───── Supplied records

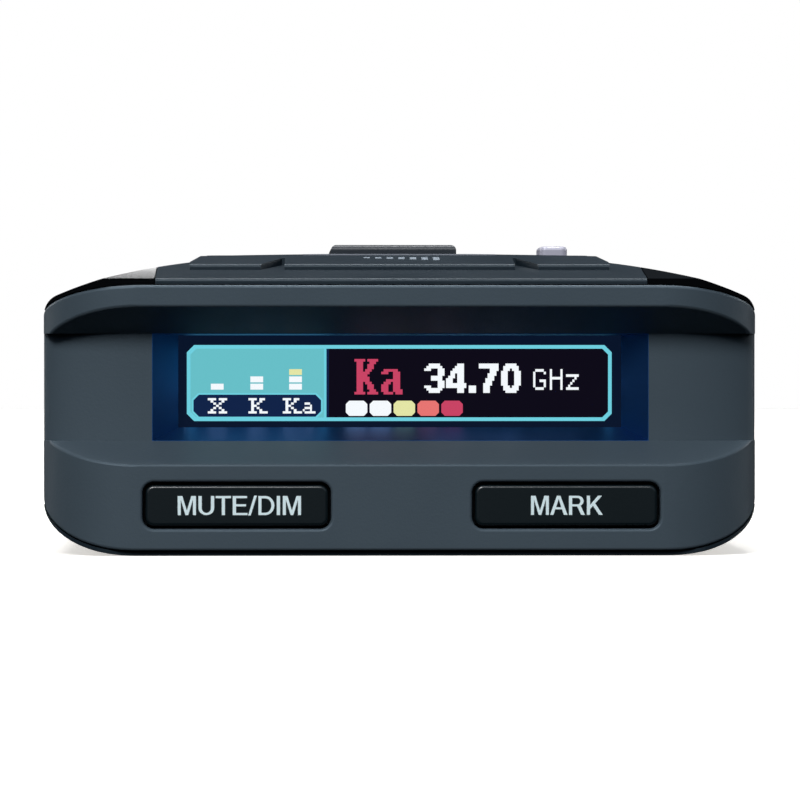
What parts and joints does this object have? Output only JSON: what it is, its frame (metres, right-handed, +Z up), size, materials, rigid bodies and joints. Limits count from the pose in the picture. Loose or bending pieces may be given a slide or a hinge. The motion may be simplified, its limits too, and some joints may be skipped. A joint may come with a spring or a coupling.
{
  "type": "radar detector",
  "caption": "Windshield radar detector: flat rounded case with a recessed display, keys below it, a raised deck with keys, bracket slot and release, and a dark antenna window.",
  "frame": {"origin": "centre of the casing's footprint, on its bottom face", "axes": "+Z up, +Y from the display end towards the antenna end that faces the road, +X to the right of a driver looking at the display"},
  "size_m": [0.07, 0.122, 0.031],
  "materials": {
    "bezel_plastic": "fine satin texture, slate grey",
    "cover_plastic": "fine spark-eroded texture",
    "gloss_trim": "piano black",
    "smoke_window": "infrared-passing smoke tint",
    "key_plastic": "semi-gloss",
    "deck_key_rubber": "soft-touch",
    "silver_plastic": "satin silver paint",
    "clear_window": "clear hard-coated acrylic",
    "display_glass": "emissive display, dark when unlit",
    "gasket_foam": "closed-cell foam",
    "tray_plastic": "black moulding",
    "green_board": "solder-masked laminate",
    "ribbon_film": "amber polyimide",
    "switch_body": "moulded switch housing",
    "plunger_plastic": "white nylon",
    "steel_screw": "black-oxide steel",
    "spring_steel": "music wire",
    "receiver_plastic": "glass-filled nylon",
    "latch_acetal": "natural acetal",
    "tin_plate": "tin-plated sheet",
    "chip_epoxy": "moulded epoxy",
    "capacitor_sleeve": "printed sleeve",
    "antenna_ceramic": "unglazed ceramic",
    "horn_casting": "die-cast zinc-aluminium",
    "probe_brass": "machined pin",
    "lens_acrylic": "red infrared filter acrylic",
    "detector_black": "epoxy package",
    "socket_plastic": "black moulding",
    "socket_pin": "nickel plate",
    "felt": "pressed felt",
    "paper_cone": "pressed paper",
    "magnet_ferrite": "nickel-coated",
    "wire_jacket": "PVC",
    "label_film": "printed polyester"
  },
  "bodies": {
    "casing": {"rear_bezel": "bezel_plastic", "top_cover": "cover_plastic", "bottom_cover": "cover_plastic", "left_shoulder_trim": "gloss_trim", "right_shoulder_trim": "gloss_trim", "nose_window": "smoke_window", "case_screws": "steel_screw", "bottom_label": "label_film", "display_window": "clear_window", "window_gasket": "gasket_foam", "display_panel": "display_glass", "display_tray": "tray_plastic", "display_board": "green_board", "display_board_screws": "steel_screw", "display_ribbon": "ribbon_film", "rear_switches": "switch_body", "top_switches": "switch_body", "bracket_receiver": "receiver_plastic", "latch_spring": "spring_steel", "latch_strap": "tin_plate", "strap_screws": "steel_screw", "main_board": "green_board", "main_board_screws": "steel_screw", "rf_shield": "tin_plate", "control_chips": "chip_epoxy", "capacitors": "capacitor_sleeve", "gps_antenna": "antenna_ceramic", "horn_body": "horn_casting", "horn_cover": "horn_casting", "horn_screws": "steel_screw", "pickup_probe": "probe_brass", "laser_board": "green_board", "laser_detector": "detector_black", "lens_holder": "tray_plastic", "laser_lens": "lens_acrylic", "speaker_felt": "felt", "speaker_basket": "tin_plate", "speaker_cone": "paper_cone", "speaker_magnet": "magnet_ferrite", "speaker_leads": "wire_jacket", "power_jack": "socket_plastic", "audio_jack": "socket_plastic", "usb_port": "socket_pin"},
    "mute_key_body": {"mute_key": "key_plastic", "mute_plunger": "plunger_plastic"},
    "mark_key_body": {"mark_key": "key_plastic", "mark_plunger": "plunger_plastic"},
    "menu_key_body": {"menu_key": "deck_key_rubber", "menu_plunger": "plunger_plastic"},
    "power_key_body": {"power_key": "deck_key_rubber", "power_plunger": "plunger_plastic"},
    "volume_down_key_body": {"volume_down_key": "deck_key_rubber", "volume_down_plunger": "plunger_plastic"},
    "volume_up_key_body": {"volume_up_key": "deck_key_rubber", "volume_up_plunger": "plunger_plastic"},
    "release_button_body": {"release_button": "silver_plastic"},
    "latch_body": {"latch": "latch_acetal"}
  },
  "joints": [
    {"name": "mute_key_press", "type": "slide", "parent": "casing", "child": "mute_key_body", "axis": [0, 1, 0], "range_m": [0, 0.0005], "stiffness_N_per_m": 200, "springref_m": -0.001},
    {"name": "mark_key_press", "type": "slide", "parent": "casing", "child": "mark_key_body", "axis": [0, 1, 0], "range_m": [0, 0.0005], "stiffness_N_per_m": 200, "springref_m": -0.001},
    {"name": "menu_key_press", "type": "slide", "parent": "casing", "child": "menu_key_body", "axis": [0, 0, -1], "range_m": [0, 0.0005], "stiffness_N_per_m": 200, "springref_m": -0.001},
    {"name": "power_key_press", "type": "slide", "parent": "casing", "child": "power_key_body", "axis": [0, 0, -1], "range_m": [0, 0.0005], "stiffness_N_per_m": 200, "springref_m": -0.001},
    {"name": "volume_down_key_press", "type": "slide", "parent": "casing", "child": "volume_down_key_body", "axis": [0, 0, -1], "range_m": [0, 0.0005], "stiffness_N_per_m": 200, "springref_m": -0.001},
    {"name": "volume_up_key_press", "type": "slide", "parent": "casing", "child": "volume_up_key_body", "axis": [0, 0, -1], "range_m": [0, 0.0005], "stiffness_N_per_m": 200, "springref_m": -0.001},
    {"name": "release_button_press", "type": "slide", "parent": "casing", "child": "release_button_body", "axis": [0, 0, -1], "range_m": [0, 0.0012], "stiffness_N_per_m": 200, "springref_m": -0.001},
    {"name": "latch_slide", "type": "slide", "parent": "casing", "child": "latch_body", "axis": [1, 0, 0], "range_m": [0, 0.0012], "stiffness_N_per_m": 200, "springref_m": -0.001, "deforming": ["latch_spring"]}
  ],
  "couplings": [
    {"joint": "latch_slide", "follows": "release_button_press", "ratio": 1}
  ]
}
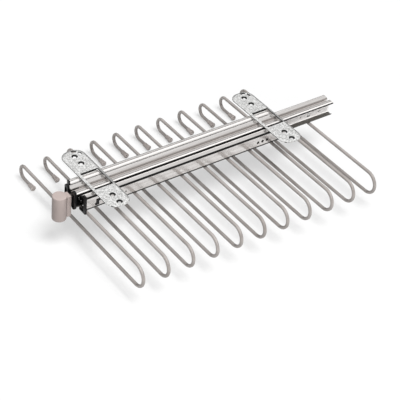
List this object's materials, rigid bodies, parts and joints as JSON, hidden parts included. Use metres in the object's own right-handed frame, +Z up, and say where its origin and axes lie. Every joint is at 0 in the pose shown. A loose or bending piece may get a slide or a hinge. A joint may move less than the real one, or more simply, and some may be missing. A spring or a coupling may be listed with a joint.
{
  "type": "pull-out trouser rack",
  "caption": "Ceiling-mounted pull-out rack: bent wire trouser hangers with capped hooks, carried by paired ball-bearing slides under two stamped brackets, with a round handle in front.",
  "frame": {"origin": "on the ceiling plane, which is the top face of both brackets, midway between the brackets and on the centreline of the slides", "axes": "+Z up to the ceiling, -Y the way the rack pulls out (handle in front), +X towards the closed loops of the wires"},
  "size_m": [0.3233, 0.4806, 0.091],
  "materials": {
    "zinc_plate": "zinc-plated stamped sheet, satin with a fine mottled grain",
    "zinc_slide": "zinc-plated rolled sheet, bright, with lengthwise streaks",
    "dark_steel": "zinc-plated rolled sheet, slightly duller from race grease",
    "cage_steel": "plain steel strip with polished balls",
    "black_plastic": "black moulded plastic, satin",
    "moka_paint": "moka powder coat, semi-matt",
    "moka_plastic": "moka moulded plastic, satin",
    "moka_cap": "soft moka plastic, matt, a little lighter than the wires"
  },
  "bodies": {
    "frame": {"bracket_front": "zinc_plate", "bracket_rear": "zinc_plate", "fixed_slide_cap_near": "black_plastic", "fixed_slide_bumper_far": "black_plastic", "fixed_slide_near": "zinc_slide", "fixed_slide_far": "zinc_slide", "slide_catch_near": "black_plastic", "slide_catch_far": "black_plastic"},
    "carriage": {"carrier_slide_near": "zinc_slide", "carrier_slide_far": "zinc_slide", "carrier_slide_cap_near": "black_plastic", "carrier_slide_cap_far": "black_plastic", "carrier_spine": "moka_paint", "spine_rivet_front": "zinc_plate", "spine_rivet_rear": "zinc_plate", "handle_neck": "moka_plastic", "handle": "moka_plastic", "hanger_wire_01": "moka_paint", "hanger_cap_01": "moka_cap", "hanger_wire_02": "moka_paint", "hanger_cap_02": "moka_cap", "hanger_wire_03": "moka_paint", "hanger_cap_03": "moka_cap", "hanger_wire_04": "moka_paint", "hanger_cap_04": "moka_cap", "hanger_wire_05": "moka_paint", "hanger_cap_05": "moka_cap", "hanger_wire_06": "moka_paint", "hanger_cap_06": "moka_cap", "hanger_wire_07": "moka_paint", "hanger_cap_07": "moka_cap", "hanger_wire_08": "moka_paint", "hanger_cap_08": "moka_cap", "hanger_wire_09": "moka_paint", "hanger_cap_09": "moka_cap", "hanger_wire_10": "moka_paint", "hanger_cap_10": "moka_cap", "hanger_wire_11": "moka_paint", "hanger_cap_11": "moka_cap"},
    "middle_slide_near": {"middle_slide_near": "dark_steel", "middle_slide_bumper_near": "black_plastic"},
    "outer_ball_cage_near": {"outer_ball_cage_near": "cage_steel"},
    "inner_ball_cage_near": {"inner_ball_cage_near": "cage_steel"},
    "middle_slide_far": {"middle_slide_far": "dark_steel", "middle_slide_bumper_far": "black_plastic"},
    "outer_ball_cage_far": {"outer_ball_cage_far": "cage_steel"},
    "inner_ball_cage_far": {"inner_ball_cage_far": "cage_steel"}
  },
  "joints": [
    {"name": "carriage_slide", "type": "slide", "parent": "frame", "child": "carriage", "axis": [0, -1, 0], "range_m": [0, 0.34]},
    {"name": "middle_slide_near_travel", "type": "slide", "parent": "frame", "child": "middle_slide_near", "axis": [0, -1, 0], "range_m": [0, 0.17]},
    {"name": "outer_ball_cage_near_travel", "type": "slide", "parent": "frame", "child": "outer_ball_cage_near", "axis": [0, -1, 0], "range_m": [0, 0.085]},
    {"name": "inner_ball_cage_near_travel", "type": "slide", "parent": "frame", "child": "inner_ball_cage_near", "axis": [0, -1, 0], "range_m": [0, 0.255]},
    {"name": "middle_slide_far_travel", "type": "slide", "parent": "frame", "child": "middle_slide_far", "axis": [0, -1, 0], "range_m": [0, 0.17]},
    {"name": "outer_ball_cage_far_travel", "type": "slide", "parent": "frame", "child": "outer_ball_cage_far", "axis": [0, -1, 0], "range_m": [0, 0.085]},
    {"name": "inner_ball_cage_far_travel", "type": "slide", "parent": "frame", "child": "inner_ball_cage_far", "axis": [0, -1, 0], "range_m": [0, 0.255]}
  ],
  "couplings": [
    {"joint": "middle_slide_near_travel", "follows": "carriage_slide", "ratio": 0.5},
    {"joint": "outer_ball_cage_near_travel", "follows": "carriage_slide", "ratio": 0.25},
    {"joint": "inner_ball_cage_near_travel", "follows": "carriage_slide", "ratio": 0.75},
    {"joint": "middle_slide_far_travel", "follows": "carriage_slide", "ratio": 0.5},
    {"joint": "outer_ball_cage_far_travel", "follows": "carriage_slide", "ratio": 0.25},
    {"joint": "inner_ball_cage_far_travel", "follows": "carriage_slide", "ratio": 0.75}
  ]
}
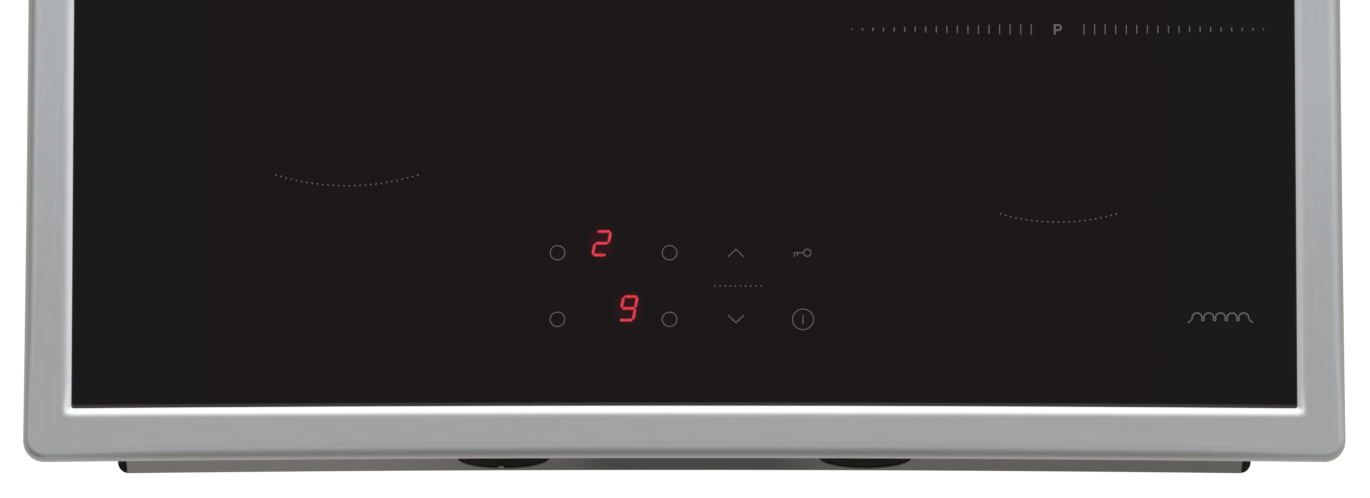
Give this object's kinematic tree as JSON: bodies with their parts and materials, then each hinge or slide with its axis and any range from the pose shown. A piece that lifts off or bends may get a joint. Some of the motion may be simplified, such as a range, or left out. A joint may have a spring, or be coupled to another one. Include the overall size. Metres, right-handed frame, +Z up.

──────────

— Your objective —
Scan the material above for the word "hinge". Copy each line where it occurs.

— Full answer —
What parts and joints does this object have? Output only JSON: what it is, its frame (metres, right-handed, +Z up), size, materials, rigid bodies and joints. Limits count from the pose in the picture. Loose or bending pieces may be given a slide or a hinge. The motion may be simplified, its limits too, and some joints may be skipped. A joint may come with a spring or a coupling.
List this object's materials, rigid bodies, parts and joints as JSON, hidden parts included. Use metres in the object's own right-handed frame, +Z up, and say where its origin and axes lie. Every joint is at 0 in the pose shown. A loose or bending piece may get a slide or a hinge. A joint may move less than the real one, or more simply, and some may be missing. A spring or a coupling may be listed with a joint.
Give this object's kinematic tree as JSON: bodies with their parts and materials, then each hinge or slide with its axis and any range from the pose shown. A piece that lifts off or bends may get a joint. Some of the motion may be simplified, such as a range, or left out. A joint may have a spring, or be coupled to another one. Include the overall size. Metres, right-handed frame, +Z up.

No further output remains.